The Drachen Foundation is a non-profit educational corporation, established in 1995 and devoted to the increase and dissemination of knowledge about kites worldwide. It takes its name from the German "Drachen," which means "kite" or "dragon."

In pursuit of its mission, the Foundation emphasizes the following activities:

  • It develops workshops, curriculum, and touring exhibits about the art, science, history, and cultures of kiting; it supports selected projects and special events. Major workshops and conferences have been organized at the National Gallery of Art in Washington, D.C., the University of California at Berkeley, and the Art Kite Museum in Detmold, Germany; kitemaking workshops for school children, artists and art students, and community members are sponsored on a regular basis nationally and internationally, often in conjunction with cultural festivals. The Foundation also develops lessons to bring kite making into the K-12 curriculum. Drachen-created touring exhibits have been hosted at art and science museums throughout North America; the Foundation has also staged exhibits of historic and contemporary kites at Dieppe, France, Jaipur, India, and elsewhere around the world, as well as at the Mingei International Museum in San Diego and the World Kite Museum in Long Beach, Washington. Projects have included assistance in refurbishing the kite shed at Harvard University's Blue Hill Weather Observatory, outside Boston, in continuous operation since 1885.

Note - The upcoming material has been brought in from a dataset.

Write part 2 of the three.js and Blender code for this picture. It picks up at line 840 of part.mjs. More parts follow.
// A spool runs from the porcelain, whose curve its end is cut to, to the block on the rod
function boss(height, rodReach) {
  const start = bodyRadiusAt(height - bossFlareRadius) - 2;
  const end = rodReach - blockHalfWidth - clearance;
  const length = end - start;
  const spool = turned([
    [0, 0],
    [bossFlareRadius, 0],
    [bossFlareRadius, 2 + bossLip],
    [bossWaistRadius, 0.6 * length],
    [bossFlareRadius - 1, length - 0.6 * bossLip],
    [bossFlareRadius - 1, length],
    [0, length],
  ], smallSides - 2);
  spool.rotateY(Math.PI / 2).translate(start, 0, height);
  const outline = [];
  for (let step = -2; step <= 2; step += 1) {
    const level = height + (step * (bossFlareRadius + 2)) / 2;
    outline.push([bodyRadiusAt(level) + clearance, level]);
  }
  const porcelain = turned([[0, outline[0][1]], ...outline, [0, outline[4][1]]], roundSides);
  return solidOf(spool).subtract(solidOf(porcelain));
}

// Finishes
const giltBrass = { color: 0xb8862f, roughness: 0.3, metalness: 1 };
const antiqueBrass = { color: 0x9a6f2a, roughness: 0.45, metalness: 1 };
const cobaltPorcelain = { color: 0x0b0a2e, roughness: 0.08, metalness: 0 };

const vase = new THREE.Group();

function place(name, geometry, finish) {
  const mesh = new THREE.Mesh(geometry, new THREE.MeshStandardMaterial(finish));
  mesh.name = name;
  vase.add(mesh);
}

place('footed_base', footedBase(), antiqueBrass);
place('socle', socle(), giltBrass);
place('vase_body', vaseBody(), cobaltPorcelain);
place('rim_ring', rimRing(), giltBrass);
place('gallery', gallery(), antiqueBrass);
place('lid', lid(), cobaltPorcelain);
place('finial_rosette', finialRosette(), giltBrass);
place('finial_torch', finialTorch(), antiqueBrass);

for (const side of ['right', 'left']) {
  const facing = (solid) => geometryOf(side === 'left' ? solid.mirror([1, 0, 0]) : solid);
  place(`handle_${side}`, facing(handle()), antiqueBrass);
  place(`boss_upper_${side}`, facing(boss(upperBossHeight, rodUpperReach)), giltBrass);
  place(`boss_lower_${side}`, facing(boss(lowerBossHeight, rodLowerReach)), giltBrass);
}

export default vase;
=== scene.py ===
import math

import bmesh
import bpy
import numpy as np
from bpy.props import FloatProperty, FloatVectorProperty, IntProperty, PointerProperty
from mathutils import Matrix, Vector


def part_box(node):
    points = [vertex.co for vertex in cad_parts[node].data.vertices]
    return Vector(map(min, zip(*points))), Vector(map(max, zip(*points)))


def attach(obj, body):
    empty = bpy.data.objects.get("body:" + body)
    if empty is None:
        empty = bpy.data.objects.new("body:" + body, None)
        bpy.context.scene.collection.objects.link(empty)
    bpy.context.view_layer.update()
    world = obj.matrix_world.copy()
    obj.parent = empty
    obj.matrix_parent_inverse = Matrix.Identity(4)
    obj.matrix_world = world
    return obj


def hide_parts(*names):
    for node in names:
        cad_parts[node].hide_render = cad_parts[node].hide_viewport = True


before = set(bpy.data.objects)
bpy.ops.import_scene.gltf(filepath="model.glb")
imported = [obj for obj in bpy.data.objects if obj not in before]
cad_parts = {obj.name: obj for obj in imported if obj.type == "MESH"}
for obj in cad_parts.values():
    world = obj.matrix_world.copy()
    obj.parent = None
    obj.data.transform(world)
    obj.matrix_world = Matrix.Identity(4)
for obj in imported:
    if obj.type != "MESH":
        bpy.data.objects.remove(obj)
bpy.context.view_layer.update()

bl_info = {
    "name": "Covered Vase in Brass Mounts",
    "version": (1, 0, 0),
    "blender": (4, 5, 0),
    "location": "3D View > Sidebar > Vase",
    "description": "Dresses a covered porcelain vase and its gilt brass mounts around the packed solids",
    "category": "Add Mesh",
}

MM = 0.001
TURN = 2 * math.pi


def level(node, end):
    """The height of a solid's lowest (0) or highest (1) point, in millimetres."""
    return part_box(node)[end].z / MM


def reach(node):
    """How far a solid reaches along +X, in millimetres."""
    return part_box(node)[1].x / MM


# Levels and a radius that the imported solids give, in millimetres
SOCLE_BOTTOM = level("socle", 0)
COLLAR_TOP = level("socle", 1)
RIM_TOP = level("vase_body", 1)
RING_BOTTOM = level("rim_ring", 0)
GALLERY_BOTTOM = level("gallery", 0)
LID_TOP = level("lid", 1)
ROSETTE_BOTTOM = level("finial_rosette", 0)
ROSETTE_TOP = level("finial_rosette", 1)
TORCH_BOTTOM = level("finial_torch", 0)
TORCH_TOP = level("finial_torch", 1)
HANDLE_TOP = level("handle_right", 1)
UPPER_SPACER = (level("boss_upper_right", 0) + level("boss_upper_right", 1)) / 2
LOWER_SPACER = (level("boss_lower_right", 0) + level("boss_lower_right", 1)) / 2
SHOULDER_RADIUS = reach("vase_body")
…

  • It publishes books and an online journal and newsletter; it operates a website. Among the Foundation's publications are Japanese Kite Prints by John Stevenson (issued by University of Washington Press), Kites: Paper Wings Over Japan by Tal Streeter, Scott Skinner, Masaaki Modegi, et.al., Hidden Symmetry by Istvan Bodoczky, and several pamphlets about aspects of its collections or activities. Drachen Foundation Kite Journal is an online publication, posted three times a year, that follows kiting globally. Drachen Foundation Newsletter will resume online monthly publication in January 2006.
  • It funds kite research globally. The Foundation funds a range of conservation and research projects, from historical and cultural studies of the significance of particular developments or traditions in kiting to field research using kite aerial photography and other kite applications. It also supports conferences and symposia to share research results. Projects have included: the non-intrusive study of high-flying, insect-eating bats by Professor Ben Balsley of the University of Colorado; the conservation and replication of historic antique kites by Jan Desimpeleare of Wevelgem, Belgium; a study by writer Eden Maxwell of an 1890s William Eddy kite at the Smithsonian National Air and Space Museum in Washington, D.C.; a study of the signature Southeast Asian gurion kite by Orlando Ongkingco of Manila.

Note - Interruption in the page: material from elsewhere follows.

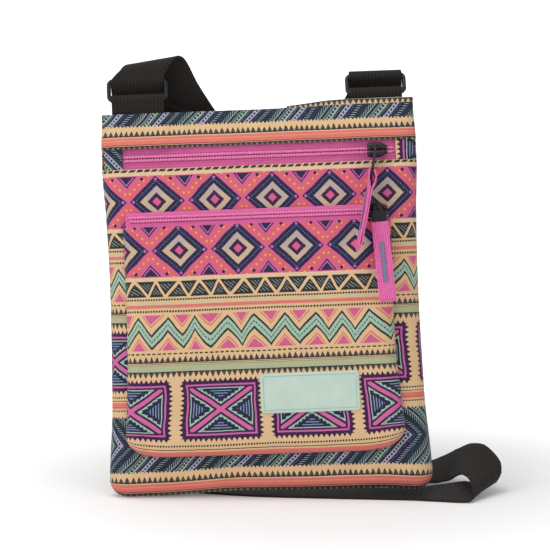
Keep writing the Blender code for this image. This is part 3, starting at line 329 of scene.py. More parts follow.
def left_strap_stations():
    """From the sewn end on the slide, over the left ring and round the loop, to under the bag."""
    step, bars, wrap = adjuster_levels()
    tail = [(-step, 0.0170), (-step, 0.0095), (-0.35 * step, 0.0052), (0.0009, 0.0032)]
    turns = [math.radians(20 + 50 * i) for i in range(5)]
    hook = [(bars + wrap * math.sin(turn), wrap * math.cos(turn)) for turn in turns]
    hook += [(bars - wrap, 0.0), (-1.55 * step, 0.0050), (-2 * step, 0.0095), (-2 * step, 0.0200)]
    stations = [leg_station(out, up) for out, up in tail + hook]
    left = upper_bar("left")
    stations.append((on_bag(left + Vector((0.0040, 0.0120, -0.0200))), (0.97, 0, 0.22)))
    stations += around_bar(left, -142, -180, 2, level_across())
    arch = (
        ((0.0018, -WRAP_RADIUS, 0.0040), (0.995, 0, 0.10)),
        ((0.0066, -0.0026, 0.0098), (0.985, 0, 0.17)),
        ((0.0104, 0.0013, 0.0138), (0.985, 0, 0.17)),
        ((0.0146, 0.0068, 0.0126), (0.97, 0, 0.24)),
        ((0.0194, 0.0114, 0.0044), (0.92, 0, 0.39)),
        ((0.0266, 0.0152, -0.0112), (0.86, 0, 0.50)),
    )
    stations += [(on_bag(left + Vector(offset)), across) for offset, across in arch]
    weave = [(0.0, 0.0170), (0.0, 0.0095), (0.0, 0.0078), (0.0016, 0.0062), (0.0048, 0.0041),
             (0.0065, 0.0023), (bars + wrap + step + GAP, 0.0)]
    weave += [(out, -up) for out, up in reversed(weave[:-1])]
    stations += [leg_station(out, up) for out, up in weave]
    return stations + [
        ((0.0140, 0.0690, 0.1530), (0.85, 0.00, 0.53)),
        ((0.0430, 0.0690, 0.0960), (0.83, 0.12, 0.54)),
        ((0.0640, 0.0710, 0.0520), (0.74, 0.36, 0.56)),
        ((0.0810, 0.0700, 0.0240), (0.55, 0.70, 0.45)),
        ((0.0990, 0.0610, 0.0090), (0.30, 0.93, 0.20)),
        ((0.1130, 0.0520, 0.0068), (0.18, 0.97, 0.17)),
        ((0.1248, 0.0450, 0.0098), (0.20, 0.92, 0.33)),
        ((0.1352, 0.0362, 0.0152), (0.17, 0.89, 0.42)),
        ((0.1434, 0.0258, 0.0216), (0.27, 0.86, 0.44)),
        ((0.1497, 0.0158, 0.0229), (0.43, 0.79, 0.44)),
        ((0.1547, 0.0075, 0.0198), (0.56, 0.77, 0.31)),
        ((0.1570, 0.0011, 0.0165), (0.62, 0.75, 0.24)),
        ((0.1573, -0.0053, 0.0115), (0.60, 0.78, 0.17)),
        ((0.1556, -0.0078, 0.0067), (0.50, 0.86, 0.10)),
        ((0.1498, -0.0090, 0.0042), (0.30, 0.95, 0.13)),
        ((0.1390, -0.0076, 0.0045), (0.18, 0.96, 0.20)),
        ((0.1230, -0.0033, 0.0027), (0.11, 0.99, 0.11)),
        ((0.1060, 0.0000, 0.0014), (0.08, 1.00, 0.01)),
        ((0.0860, 0.0030, 0.0007), (0.05, 1.00, 0.0)),
        ((0.0560, 0.0060, 0.0007), (0.08, 0.99, 0.0)),
        ((0.0280, 0.0090, 0.0007), (0.12, 0.99, 0.0)),
        ((0.0100, 0.0110, 0.0007), (0.15, 0.99, 0.0)),
    ]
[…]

  • It archives kiting materials and kites. In order to document world kiting, the Drachen Foundation archive includes a collection of choice kites, kite-making tools (often hand-made), and related paraphernalia. It has collected examples of kites important in the early history of weather prediction and in the development of aeronautics. It also collects representative and unusual examples of contemporary kites. In the historic category, Drachen owns the largest holding of kites and artifacts of Samuel Franklin Cody, the American aviation pioneer of the turn of the nineteenth century who built and flew the first airplane in England. It holds an original tetrahedral kite cell from inventor Alexander Graham Bell, who became interested in flight in his mid-seventies. It has a large holding of cultural kites from Japan, Cambodia, India, Laos and China (among other countries), a substantial trove of the royal kites of Thailand, and fifteen Korean fighters more than a century old. It also has contemporary examples of traditional leaf kites from Oceania, probably among the first kites ever made. Drachen also assembles artifacts associated with kite flying-stamps, postcards, coins, paintings, drawings, posters, cartoons, porcelains, pins, decorative objects, oddments. In addition to these three-dimensional artifacts, the archive includes personal papers on kites and kite-makers as well as books, newsletters, videos, compact discs, and photographic slides on kiting.
  • It operates the Drachen Study Center in Seattle. The Study Center is located at Drachen Foundation Administrative Offices, 400 Roy Street, Suite 200
    Seattle, Washington 98109. Office hours are 9 a.m. to 5 p.m., Monday-Friday. The Study Center is open by appointment: 206-282-4349 or information@drachen.org. Under certain conditions, historic kites may be examined as well.
  • It sells original kite kits, publications, and materials through its online store. The Foundation works with international kite makers to develop inexpensive kite kits, using materials (such as paper and bamboo) traditional to their regions, for educational and community use. It also sells carefully selected books about kiting worldwide, and materials (such as Japanese bamboo) not easily available through commercial outlets.